_Objective:_ Output exactly, and only, the lines from the line containing "Recreate this object" through the line containing "poll_rise = 1.2; // [0:0.1:2]", both included.

(Data extracted from a collection)
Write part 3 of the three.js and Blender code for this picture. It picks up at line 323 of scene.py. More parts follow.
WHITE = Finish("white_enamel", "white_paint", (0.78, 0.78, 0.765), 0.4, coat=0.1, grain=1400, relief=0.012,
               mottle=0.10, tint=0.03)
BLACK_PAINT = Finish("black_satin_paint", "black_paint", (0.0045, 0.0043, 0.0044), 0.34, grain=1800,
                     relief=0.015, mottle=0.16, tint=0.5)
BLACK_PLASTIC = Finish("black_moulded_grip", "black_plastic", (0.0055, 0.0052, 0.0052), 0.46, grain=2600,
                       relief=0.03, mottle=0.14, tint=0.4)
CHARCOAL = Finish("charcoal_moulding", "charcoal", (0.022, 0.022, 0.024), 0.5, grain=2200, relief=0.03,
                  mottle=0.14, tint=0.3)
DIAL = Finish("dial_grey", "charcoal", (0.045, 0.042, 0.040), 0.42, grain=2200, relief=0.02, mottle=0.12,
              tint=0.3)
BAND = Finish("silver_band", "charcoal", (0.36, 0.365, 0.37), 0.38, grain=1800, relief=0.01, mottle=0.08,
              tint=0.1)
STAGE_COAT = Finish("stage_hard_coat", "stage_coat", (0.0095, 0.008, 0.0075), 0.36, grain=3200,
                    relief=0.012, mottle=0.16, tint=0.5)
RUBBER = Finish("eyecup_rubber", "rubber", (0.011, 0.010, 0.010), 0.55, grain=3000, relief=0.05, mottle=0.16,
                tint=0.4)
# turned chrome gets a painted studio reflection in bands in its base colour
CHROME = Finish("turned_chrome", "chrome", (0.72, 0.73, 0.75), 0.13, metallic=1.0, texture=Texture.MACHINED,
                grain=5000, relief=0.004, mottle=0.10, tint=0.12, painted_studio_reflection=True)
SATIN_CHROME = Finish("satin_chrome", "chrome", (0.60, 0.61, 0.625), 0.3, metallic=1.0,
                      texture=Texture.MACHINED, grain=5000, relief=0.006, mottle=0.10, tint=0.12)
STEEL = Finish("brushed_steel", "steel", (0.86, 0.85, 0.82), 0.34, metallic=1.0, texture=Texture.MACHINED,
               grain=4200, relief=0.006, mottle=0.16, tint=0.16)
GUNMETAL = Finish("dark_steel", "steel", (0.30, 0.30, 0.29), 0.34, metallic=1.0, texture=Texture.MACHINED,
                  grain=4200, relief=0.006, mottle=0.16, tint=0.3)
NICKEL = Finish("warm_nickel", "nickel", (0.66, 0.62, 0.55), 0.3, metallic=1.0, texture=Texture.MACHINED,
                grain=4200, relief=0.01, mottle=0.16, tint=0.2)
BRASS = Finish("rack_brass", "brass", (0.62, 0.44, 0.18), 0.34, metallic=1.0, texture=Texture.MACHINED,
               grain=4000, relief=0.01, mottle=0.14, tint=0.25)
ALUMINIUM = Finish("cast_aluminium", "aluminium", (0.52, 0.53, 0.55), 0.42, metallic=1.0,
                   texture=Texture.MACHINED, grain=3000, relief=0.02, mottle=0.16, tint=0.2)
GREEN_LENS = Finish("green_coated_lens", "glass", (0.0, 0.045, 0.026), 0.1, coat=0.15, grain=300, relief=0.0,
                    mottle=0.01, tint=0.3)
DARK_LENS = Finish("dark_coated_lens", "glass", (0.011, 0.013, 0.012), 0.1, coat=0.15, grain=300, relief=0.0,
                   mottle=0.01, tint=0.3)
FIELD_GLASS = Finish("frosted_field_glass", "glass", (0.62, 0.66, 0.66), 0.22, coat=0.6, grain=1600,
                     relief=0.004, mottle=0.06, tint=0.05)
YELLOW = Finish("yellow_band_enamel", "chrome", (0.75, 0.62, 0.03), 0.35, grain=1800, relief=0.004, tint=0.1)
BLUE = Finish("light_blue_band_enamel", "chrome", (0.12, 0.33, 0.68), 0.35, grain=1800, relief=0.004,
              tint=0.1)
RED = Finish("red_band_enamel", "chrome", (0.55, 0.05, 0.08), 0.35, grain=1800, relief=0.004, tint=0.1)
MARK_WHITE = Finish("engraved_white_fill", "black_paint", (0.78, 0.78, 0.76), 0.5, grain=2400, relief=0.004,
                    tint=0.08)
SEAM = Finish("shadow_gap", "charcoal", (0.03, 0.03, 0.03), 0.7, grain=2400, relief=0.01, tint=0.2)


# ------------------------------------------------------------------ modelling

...

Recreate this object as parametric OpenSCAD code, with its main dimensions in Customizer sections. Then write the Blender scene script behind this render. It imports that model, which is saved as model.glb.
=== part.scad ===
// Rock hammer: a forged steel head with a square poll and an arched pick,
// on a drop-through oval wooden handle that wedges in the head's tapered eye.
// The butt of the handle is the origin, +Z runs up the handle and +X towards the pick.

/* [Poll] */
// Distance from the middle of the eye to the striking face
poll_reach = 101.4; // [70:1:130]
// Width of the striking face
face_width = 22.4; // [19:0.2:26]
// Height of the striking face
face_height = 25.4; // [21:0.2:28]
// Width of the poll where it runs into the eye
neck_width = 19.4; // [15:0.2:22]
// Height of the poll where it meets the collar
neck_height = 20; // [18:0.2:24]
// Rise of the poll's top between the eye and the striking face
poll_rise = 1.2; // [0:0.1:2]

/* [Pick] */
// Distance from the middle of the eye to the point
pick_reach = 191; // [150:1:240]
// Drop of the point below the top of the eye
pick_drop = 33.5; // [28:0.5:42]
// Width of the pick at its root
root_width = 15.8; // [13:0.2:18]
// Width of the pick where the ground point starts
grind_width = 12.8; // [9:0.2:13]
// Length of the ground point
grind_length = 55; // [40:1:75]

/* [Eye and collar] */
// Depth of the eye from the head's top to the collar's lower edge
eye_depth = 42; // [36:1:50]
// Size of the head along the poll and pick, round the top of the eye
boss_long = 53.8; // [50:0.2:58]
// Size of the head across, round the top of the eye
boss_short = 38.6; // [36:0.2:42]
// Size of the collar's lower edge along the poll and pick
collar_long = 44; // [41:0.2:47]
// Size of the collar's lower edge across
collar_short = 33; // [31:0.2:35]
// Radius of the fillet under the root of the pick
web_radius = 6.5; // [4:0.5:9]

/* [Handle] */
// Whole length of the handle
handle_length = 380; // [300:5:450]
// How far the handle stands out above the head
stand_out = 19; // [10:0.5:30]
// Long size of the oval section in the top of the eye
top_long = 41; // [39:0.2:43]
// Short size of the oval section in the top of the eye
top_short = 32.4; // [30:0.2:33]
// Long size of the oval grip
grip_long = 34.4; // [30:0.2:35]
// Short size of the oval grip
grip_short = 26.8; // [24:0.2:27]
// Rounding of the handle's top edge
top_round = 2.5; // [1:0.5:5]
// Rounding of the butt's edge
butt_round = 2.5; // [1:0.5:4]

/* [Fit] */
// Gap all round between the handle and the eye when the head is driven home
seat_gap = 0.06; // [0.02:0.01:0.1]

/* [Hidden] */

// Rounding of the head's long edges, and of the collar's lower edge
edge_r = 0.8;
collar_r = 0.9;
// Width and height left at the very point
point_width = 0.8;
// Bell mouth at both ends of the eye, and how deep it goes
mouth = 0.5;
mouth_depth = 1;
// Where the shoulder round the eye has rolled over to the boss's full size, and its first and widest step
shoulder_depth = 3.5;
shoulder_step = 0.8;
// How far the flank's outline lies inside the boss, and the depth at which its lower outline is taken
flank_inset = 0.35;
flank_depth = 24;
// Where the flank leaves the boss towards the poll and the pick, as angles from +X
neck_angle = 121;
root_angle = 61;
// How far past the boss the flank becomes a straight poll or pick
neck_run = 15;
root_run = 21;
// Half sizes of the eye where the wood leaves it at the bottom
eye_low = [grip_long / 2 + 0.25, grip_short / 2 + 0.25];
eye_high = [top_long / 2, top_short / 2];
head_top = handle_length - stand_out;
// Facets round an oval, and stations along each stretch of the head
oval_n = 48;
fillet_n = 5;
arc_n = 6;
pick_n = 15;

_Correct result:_
Recreate this object as parametric OpenSCAD code, with its main dimensions in Customizer sections. Then write the Blender scene script behind this render. It imports that model, which is saved as model.glb.
=== part.scad ===
// Rock hammer: a forged steel head with a square poll and an arched pick,
// on a drop-through oval wooden handle that wedges in the head's tapered eye.
// The butt of the handle is the origin, +Z runs up the handle and +X towards the pick.

/* [Poll] */
// Distance from the middle of the eye to the striking face
poll_reach = 101.4; // [70:1:130]
// Width of the striking face
face_width = 22.4; // [19:0.2:26]
// Height of the striking face
face_height = 25.4; // [21:0.2:28]
// Width of the poll where it runs into the eye
neck_width = 19.4; // [15:0.2:22]
// Height of the poll where it meets the collar
neck_height = 20; // [18:0.2:24]
// Rise of the poll's top between the eye and the striking face
poll_rise = 1.2; // [0:0.1:2]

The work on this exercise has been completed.